GW dedicated the America's Gate at a ceremony honoring Trustee Emilio A. Fernandez.
The GW Libraries were accepted into the Association of Research Libraries.
GW made the Black Entertainment Magazine's list of top 50 colleges for African Americans.
Japanese firms gave $1 Million to help create a Japan-U.S. Relations Chair in GW's Elliott School of International Affairs.
GW bought the former Howard Johnsons.
GW earned full NCAA division I certification for GW athletics.
Talk show host Larry King endowed $1 Million to GW's School of Media and Public Affairs.
GW received a one million dollar bequest from alumna Mei Yuen Hoover to establish scholarships for disabled students.
GW's Columbian School of Arts and Sciences approved an undergraduate major in Women's Studies.
GW housed new National Transportation Safety Board (NTSB) Training Academy.
GW forms new Public Policy Institute.
GW Trustees expanded Honors Program to Mount Vernon Campus.
GW ceremony on September 5 honored Costa Rican President and broke ground for new International Affairs Building.

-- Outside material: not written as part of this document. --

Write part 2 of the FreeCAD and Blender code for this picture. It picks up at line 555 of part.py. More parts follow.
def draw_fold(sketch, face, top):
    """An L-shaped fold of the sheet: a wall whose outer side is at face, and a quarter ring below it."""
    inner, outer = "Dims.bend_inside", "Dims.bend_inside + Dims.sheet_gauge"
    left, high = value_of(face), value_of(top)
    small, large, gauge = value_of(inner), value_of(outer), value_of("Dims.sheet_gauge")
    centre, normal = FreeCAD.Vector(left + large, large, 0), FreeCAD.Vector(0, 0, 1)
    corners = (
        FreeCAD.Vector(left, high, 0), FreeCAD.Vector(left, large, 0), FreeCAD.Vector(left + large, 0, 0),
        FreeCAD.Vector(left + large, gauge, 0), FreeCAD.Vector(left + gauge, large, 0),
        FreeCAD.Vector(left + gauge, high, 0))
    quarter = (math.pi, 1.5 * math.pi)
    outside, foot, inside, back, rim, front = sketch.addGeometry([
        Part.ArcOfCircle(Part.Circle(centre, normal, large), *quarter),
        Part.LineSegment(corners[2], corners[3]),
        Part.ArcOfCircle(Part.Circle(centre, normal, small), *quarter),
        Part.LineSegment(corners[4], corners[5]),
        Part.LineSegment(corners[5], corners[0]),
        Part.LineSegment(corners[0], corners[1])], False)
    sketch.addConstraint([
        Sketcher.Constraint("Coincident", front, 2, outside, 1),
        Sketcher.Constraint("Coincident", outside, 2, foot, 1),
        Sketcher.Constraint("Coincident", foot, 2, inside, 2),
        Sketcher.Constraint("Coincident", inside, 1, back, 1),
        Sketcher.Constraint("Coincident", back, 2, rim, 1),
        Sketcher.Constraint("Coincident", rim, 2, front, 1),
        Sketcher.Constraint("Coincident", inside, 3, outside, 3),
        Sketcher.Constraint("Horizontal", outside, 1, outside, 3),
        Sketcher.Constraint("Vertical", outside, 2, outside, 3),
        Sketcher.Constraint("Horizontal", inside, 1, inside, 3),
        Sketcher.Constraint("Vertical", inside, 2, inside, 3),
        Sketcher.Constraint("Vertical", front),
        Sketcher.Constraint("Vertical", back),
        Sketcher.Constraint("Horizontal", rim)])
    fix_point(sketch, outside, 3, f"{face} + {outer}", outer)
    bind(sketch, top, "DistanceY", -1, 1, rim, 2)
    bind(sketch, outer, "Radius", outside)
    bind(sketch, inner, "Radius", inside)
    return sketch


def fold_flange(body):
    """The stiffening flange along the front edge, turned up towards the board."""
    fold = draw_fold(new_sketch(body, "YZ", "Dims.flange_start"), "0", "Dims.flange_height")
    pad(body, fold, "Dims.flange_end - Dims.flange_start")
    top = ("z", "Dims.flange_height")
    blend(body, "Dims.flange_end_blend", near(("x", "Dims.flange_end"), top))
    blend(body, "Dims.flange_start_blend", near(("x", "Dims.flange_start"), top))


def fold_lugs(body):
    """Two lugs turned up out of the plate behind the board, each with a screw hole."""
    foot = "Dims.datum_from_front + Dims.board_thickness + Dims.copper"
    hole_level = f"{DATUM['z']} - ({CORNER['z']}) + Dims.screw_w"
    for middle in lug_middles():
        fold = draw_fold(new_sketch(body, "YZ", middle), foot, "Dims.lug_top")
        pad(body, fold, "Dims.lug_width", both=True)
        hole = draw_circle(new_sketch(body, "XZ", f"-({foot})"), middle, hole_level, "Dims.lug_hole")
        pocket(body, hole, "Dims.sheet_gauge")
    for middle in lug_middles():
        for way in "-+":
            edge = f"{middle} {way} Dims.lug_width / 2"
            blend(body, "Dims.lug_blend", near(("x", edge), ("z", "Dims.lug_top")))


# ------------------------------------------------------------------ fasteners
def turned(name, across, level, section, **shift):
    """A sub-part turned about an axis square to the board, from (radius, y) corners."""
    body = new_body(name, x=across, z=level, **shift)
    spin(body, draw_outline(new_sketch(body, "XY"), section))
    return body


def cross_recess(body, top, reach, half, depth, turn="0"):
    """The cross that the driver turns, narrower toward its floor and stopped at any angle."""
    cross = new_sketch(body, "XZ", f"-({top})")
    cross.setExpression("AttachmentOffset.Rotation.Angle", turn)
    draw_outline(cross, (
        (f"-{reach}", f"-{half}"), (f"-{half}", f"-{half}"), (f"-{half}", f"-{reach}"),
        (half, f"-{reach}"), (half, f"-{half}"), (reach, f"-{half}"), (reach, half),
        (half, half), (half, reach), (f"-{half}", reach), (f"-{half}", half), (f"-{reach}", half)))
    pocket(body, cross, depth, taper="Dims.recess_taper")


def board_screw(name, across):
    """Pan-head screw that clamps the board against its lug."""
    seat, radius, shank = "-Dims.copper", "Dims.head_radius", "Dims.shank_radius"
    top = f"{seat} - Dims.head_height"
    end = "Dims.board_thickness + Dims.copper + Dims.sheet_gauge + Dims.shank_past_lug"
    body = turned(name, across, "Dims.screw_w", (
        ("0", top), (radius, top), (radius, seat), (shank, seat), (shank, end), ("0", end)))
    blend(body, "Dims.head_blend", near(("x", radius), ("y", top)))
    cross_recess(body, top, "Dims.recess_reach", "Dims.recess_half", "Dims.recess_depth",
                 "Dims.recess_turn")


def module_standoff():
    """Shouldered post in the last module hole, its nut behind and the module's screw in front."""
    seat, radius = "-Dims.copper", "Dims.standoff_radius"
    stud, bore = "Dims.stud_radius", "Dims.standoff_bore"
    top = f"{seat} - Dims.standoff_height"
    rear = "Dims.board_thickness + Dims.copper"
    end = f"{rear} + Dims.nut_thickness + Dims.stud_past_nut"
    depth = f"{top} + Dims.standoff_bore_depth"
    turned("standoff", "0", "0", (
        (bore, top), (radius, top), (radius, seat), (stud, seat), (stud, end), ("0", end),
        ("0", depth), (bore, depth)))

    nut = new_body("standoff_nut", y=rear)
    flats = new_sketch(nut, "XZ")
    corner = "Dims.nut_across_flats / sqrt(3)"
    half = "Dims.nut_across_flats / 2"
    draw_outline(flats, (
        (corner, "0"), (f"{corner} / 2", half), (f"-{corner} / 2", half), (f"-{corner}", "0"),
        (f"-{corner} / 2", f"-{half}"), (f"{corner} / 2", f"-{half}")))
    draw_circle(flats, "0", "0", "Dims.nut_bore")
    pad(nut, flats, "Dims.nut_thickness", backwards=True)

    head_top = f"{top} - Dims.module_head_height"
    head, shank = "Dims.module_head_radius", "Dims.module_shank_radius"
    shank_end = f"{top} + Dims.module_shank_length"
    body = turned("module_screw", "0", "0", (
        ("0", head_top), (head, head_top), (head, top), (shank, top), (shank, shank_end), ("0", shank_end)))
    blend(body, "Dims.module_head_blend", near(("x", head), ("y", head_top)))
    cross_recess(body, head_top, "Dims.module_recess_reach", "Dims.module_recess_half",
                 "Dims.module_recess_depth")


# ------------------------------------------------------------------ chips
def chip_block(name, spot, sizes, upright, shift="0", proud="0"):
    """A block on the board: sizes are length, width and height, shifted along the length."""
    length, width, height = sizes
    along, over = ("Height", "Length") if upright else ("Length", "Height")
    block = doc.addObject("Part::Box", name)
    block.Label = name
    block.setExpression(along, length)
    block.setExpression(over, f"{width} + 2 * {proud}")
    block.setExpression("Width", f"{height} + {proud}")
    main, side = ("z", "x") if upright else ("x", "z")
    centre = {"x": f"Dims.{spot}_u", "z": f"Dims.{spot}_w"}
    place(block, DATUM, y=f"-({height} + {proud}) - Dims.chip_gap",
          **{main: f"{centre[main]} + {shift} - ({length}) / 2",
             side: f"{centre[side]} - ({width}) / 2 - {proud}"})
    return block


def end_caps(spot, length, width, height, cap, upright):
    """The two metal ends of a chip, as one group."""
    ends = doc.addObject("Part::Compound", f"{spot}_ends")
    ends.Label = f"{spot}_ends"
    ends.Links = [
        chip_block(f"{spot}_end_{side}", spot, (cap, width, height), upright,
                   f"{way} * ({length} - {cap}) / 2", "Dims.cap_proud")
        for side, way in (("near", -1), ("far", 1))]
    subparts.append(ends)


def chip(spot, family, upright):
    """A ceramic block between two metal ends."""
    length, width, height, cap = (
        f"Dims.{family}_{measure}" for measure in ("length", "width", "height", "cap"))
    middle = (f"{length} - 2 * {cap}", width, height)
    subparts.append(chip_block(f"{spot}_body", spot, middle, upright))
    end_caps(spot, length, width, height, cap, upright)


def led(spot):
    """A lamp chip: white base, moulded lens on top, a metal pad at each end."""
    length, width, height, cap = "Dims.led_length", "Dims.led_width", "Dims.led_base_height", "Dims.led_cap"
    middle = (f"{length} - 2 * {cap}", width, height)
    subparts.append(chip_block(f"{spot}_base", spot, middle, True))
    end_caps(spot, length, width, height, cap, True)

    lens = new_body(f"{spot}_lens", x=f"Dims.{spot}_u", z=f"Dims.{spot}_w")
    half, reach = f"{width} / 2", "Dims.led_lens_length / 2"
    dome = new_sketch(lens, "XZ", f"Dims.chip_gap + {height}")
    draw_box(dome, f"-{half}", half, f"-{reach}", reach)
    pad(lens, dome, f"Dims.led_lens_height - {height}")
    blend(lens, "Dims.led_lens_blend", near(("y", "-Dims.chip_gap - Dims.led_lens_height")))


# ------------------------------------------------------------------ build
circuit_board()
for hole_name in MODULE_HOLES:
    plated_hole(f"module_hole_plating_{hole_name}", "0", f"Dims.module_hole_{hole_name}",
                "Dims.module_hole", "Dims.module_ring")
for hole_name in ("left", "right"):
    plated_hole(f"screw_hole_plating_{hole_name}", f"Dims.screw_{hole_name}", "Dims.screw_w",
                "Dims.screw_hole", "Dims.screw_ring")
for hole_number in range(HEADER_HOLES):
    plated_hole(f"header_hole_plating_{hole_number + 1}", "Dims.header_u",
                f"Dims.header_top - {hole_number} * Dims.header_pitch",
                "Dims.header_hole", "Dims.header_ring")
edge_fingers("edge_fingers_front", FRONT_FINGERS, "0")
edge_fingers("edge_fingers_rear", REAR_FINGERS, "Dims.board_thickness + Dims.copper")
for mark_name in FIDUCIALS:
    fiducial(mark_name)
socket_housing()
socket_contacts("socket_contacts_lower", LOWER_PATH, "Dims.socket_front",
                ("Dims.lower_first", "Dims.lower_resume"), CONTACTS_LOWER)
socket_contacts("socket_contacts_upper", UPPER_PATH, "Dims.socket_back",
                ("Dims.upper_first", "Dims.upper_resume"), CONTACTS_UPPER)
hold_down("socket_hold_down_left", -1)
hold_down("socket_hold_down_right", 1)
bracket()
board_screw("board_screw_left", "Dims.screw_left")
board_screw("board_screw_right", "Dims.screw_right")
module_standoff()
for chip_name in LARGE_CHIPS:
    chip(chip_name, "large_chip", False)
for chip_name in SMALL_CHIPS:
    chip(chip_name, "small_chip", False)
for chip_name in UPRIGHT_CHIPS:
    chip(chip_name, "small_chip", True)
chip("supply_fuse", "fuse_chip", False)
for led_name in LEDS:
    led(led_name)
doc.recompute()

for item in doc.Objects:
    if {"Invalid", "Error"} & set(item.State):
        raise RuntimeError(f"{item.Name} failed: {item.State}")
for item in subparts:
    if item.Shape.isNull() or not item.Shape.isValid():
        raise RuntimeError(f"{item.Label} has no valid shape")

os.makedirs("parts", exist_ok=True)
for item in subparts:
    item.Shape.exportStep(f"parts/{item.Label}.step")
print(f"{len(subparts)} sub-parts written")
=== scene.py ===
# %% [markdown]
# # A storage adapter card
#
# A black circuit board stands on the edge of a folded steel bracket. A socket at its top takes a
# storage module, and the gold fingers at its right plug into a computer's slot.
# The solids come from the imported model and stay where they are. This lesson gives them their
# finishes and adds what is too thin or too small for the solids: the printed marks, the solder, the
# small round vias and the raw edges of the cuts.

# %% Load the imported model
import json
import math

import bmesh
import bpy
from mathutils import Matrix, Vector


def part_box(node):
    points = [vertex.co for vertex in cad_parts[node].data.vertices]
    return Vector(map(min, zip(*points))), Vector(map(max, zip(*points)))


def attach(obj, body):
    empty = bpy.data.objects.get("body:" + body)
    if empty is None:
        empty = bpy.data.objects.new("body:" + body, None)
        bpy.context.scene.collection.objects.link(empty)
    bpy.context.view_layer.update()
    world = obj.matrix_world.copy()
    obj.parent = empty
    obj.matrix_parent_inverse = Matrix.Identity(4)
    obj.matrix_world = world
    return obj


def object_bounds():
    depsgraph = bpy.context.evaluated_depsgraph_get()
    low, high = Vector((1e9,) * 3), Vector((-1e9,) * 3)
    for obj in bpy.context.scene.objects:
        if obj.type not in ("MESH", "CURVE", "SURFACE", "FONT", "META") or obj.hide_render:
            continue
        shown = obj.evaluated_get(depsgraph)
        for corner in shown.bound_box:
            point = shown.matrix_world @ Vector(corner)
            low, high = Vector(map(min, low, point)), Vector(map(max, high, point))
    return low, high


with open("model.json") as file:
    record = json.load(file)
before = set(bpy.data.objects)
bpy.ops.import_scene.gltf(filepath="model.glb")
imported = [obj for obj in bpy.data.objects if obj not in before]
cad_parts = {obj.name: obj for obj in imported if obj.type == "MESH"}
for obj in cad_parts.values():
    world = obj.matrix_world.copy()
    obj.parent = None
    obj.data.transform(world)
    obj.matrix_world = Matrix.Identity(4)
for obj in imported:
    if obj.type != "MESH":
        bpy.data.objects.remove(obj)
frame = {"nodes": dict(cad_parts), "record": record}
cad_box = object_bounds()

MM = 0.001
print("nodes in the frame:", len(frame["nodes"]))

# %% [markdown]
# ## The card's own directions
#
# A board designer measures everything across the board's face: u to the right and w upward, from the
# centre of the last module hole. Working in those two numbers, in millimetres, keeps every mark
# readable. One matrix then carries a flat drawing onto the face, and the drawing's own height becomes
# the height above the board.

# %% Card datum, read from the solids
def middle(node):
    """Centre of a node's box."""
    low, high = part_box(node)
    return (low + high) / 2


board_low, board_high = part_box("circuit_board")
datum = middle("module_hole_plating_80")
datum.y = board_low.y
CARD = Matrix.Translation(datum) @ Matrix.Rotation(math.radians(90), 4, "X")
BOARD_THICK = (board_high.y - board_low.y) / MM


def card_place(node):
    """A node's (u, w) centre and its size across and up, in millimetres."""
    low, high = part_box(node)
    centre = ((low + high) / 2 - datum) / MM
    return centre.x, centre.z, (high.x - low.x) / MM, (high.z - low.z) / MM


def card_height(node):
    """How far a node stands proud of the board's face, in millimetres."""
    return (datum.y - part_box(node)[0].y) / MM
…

GW Y2K Group Panel Program looked at possible Y2K-related technology problems.
A Five-Year, Joint-Degree program was launched by GW's School of Media and Public Affairs and the Graduate School of Political Management.
GW hit the 20,000 applications mark.
GW announced the arrival of a new GW Data Center at the Virginia Campus with a grand opening and ribbon-cutting ceremony.
GW's Graduate School of Political Management joined the College of Professional Studies.
The GW Law School established a First-of-its-Kind research and education center to explore the role of creativity and innovation in economic development.
Dr. Steven Knapp was elected by the Board of Trustees as GW's 16th President. Formerly Provost and Senior Vice President for Academic Affairs of The Johns Hopkins University, President Knapp assumed office August 1, 2007. He succeeded GW President Stephen Joel Trachtenberg.
GW's endowment crossed the $1-Billion threshold.
GW received approval for its 20-Year Foggy Bottom Campus Plan.
June 2016, Dr. Knapp announced that he would resign and GW would have a new president in 2017.
Thomas J. LeBlanc was unanimously elected by The Board of Trustees of the George Washington University as the university's 17th President on January 6, 2017. Dr. LeBlanc began his service at the George Washington University on August 1, 2017.